Atlanta is the seat of Emory Univ., Georgia Institute of Technology, Georgia State Univ., Oglethorpe Univ., the Atlanta School of Art, and Atlanta Univ., with its adjacent and affiliated schools: Clark, Morehouse, Morris Brown, and Spelman colleges. The city is home to the Atlanta Braves (baseball), Falcons (football), and Hawks (basketball).
Hardy Ivy, the first settler, built (1833) a cabin on what had been Creek tribal land. The town, founded (1837) as Terminus, one end of the Western & Atlantic rail line, was incorporated as Marthasville in 1843 and renamed Atlanta in 1845. It became a rail and marketing hub and in the Civil War was a communication and supply center; it fell to Gen. W. T. Sherman on Sept. 2, 1864 (see Atlanta campaign). Most of the city was burned on Nov. 15, before Sherman began his march to the sea. Rapidly rebuilt, it thrived as a commercial and industrial center, and became temporary (1868) and permanent (1877, following a popular vote) capital of Georgia. Conventions and expositions in the late 19th and early 20th centuries drew attention to the city's growth and strategic position. In 1973, Atlanta became the first major Southern city to elect an African American as mayor, Maynard Jackson. By then it was already losing residents to its rapidly expanding suburbs; in the late 1990s the metropolitan area had a population close to 4 million, and “sprawl” had become a major concern. This number continued to increase, topping 6 million in the 2020 census.

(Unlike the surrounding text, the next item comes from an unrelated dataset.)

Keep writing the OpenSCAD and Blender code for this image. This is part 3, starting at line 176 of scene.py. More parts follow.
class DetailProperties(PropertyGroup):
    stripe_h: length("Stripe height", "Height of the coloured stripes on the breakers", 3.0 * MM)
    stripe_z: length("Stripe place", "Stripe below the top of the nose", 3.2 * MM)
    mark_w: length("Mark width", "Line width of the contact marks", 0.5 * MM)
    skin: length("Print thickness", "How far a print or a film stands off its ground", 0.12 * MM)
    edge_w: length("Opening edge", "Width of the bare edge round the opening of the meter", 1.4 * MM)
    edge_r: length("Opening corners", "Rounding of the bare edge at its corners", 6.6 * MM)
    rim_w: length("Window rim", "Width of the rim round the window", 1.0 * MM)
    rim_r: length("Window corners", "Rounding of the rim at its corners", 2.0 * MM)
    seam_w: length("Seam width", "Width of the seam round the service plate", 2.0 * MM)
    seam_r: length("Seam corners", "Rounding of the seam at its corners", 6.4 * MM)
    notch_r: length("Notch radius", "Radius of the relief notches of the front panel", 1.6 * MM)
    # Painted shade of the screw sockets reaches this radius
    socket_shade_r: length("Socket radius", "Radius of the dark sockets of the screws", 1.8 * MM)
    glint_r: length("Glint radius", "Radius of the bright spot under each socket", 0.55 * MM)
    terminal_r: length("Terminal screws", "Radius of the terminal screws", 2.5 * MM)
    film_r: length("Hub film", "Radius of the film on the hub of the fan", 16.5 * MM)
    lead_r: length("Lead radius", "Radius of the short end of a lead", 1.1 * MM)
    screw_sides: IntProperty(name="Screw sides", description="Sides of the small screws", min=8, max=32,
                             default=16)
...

In 1981, Andrew Young was elected mayor, serving for two terms through 1990, and hosting the Democratic National Convention there in 1988. In 1996, Atlanta hosted the Summer Olympic Games, an event marred by the Centennial Park bombing, in which two people were killed and dozens injured. In 2001, Shirley Franklin was elected mayor, the first Black woman to lead a major Southern city and Atlanta's first female mayor. In 2008, the first recorded tornado (since weather records began in 1880) tore through the city's downtown, doing damage to major sporting arenas and other buildings. Keisha Lance Bottoms (2017-21) served as the city's mayor during a period when riots occurred following the shooting of George Floyd and the subsequent killing of Rayshard Brooks outside of a fast food restaurant in the city. Widely viewed as a rising star in the Democratic party, she surprised political insiders by declining to run for a second term.
See T. A. Hartshorn, Atlanta (1976), H. H. Martin, Atlanta and Environs (1987).